Albelo responds that in April 2007—one month before the burglary, when she was seventy-eight years old—she duly executed a Durable Power of Attorney (DPA) in favor of her son. Section 709.2119, Florida Statutes (2012), regulating powers of attorneys and similar instruments, provides explicit protection to Southern Oak in the circumstances of this case. It states:
(1)(a) A third person who in good faith accepts a power of attorney that appears to be executed in the manner required by law at the time of its execution may rely upon the power of attorney and the actions of the agent which are reasonably within the scope of the agent’s authority and may enforce any obligation created by the actions of the agent as if:
1. The power of attorney were genuine, valid, and still in effect;
2. The agent’s authority were genuine, valid, and still in effect; and
3. The authority of the officer executing for or on behalf of a financial institution that has trust powers and acting as agent is genuine, valid, and still in effect.

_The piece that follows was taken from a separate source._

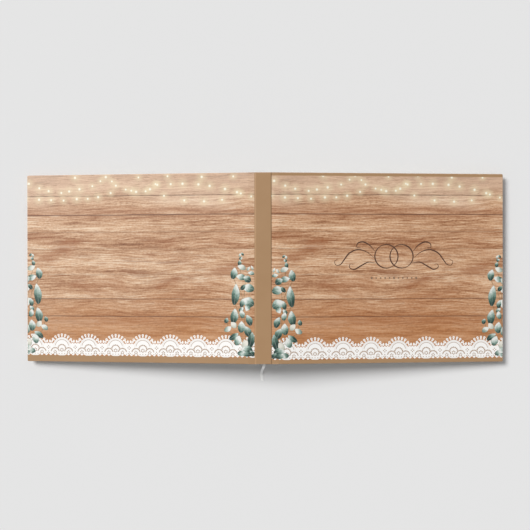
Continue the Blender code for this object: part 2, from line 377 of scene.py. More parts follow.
# Swags of lights: left, right, height of their left and right ends, dip in the middle, how many lights
LIGHT_SWAGS = (
    (0.003, 0.088, 0.0955, 0.0975, 0.011, 8),
    (0.001, 0.098, 0.0795, 0.0835, 0.005, 8),
    (0.097, 0.152, 0.0965, 0.0925, 0.009, 8),
    (0.150, 0.256, 0.0930, 0.0790, -0.006, 8),
    (0.160, 0.242, 0.0802, 0.0815, 0.007, 5),
    (0.058, 0.235, 0.1012, 0.1012, 0.000, 6),
)
LIGHT_POINT = 1.9 * MM
LIGHT_HALO = 8.8 * MM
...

§ 709.2119. Southern Oak does not contest the formalities of execution and has not sought to rescind the power of attorney on the ground Albelo was incompetent at the time she executed the document. Southern Oak’s and its counsel’s persistence in arguing Albelo was required to seek a guardian for herself as a condition of continuing this action was frivolous.
For those of you caught up in a similar case, you may find the research reflected in the Appellant’s winning Initial Brief on appeal helpful.